* What needs to be done:
For every line in the records that has the word "code", make a copy.

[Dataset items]
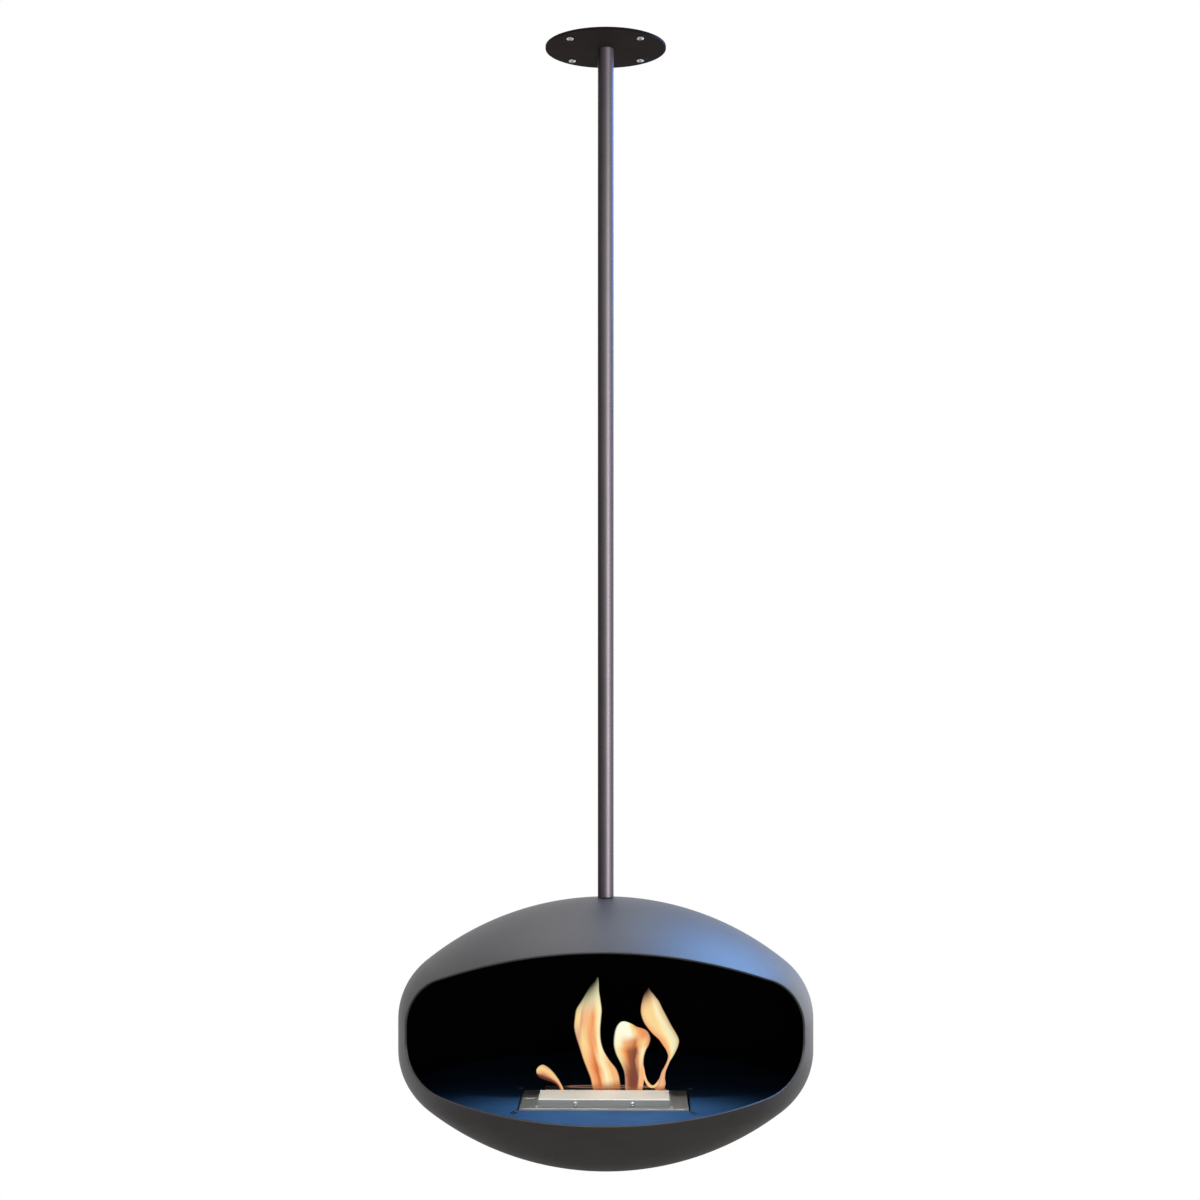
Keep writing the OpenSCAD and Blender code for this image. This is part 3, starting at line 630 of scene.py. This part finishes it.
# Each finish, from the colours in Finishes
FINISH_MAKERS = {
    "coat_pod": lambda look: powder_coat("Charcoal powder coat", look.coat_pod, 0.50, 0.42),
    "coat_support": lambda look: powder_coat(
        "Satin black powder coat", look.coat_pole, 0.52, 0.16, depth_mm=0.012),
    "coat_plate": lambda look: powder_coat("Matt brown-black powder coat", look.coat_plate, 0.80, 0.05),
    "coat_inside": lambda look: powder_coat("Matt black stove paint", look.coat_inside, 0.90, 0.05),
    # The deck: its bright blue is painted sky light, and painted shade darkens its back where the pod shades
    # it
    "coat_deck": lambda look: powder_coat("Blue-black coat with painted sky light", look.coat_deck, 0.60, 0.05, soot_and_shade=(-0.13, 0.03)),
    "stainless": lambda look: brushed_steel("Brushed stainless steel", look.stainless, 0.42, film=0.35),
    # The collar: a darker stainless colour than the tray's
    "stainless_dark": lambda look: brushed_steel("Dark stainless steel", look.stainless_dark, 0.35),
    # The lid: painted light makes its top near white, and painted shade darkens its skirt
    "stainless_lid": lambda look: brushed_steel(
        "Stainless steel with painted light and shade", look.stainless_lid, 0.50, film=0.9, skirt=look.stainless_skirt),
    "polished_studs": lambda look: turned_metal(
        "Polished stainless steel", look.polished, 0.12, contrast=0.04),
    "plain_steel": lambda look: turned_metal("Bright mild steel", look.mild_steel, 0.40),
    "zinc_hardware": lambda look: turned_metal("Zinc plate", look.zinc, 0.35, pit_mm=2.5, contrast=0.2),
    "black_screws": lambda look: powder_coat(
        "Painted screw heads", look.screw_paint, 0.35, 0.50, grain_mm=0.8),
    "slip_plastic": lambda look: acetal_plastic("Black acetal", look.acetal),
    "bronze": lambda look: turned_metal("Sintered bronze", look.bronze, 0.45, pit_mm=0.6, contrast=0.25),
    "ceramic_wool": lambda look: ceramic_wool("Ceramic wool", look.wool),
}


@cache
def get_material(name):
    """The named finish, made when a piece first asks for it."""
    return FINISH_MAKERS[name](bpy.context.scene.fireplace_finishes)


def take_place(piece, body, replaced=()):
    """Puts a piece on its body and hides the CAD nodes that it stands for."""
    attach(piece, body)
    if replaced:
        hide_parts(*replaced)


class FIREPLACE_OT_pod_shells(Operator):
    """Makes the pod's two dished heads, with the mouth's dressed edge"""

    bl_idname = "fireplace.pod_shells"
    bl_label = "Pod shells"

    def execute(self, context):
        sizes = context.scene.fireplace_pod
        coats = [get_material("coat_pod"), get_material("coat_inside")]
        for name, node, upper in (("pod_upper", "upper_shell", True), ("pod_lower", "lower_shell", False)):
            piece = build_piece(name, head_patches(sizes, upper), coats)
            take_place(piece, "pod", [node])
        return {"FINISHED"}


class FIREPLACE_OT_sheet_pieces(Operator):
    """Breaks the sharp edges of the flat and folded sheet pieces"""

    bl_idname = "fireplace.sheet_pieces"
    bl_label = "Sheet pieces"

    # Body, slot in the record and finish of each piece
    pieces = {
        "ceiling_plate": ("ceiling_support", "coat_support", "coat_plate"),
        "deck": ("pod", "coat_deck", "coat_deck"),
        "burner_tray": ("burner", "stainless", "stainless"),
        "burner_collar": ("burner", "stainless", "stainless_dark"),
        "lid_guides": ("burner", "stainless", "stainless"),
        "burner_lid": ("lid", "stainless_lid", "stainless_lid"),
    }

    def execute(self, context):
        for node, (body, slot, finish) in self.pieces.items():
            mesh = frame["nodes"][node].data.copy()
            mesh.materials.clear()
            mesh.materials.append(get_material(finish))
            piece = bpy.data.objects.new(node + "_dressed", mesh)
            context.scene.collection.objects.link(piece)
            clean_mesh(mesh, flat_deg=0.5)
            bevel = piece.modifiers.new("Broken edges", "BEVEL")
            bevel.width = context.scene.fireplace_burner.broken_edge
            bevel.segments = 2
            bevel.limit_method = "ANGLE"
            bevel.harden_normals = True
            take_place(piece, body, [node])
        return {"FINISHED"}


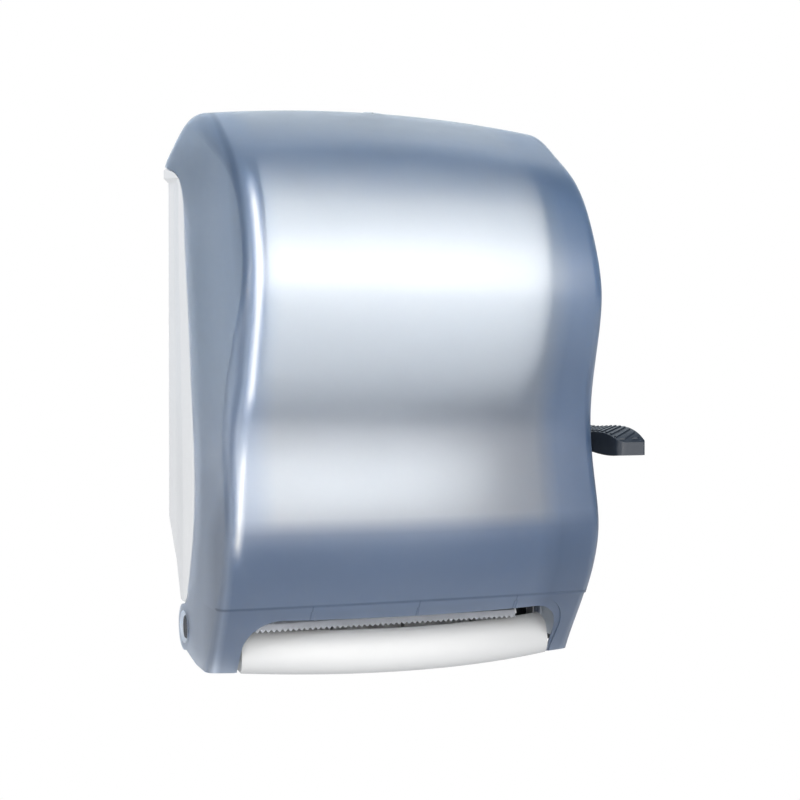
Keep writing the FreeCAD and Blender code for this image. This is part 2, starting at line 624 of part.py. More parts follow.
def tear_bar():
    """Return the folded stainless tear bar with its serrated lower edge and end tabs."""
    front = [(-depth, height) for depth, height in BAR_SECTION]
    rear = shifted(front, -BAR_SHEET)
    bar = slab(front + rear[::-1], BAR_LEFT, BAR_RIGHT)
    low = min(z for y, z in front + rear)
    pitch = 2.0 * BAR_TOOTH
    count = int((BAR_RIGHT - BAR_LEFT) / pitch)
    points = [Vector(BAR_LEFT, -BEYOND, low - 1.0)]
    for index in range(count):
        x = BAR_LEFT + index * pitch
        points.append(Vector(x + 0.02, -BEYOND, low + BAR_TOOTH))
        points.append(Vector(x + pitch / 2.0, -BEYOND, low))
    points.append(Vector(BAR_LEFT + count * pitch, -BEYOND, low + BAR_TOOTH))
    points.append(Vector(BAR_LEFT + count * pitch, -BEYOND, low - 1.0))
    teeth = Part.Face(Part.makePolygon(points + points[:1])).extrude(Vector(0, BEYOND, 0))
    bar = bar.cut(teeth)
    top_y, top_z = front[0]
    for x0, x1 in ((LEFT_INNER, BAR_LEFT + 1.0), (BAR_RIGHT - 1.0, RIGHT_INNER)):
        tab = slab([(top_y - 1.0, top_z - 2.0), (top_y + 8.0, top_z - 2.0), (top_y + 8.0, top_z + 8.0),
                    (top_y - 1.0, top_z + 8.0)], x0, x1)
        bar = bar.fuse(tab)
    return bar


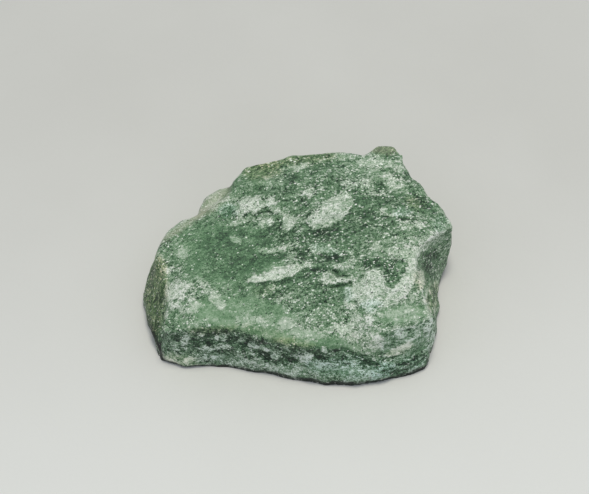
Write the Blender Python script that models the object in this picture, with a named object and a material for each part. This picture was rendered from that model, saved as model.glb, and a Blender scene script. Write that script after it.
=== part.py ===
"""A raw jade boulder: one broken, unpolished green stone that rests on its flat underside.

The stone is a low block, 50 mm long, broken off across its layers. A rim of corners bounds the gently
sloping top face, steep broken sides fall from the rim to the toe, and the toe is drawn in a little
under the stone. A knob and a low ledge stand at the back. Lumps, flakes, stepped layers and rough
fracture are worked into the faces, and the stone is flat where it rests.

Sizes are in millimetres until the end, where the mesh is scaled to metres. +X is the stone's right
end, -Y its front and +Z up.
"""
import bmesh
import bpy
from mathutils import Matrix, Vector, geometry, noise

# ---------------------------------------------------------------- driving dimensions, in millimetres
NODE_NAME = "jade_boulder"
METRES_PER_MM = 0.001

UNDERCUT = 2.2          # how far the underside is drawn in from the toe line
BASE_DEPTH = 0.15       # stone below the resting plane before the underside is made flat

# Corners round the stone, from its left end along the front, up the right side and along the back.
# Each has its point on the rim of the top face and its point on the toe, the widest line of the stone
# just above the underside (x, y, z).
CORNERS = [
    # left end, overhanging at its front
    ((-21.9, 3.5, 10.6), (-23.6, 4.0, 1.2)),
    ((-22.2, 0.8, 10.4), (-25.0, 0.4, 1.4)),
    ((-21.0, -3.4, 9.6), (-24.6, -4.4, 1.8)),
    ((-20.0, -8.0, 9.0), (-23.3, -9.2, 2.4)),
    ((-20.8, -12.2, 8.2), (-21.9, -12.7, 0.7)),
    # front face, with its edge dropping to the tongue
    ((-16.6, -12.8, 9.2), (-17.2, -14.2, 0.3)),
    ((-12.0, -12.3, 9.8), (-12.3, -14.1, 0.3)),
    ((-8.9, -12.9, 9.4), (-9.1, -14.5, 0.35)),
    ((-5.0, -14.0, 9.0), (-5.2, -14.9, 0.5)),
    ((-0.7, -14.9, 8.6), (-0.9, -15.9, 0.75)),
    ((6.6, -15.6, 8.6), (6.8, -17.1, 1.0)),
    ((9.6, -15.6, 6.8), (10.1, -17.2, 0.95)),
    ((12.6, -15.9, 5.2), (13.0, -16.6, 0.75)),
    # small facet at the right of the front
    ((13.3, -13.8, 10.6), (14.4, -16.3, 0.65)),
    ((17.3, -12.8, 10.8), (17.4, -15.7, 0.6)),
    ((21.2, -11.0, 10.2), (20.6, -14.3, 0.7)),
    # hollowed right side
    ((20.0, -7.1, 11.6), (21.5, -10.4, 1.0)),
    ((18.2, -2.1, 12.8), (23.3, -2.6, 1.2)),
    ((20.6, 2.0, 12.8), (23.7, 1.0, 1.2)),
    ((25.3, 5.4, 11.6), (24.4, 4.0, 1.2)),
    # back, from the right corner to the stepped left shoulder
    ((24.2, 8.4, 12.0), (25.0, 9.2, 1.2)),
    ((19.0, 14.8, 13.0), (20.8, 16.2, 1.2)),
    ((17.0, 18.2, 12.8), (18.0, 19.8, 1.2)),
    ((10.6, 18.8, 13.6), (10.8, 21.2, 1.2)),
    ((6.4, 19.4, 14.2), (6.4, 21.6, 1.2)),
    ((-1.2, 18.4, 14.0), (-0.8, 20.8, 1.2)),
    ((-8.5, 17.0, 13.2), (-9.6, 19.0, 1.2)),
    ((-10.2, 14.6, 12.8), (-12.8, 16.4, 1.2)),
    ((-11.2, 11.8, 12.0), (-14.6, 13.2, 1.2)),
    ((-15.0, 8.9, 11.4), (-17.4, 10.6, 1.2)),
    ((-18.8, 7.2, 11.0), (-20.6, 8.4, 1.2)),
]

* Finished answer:
Keep writing the OpenSCAD and Blender code for this image. This is part 3, starting at line 630 of scene.py. This part finishes it.
Keep writing the FreeCAD and Blender code for this image. This is part 2, starting at line 624 of part.py. More parts follow.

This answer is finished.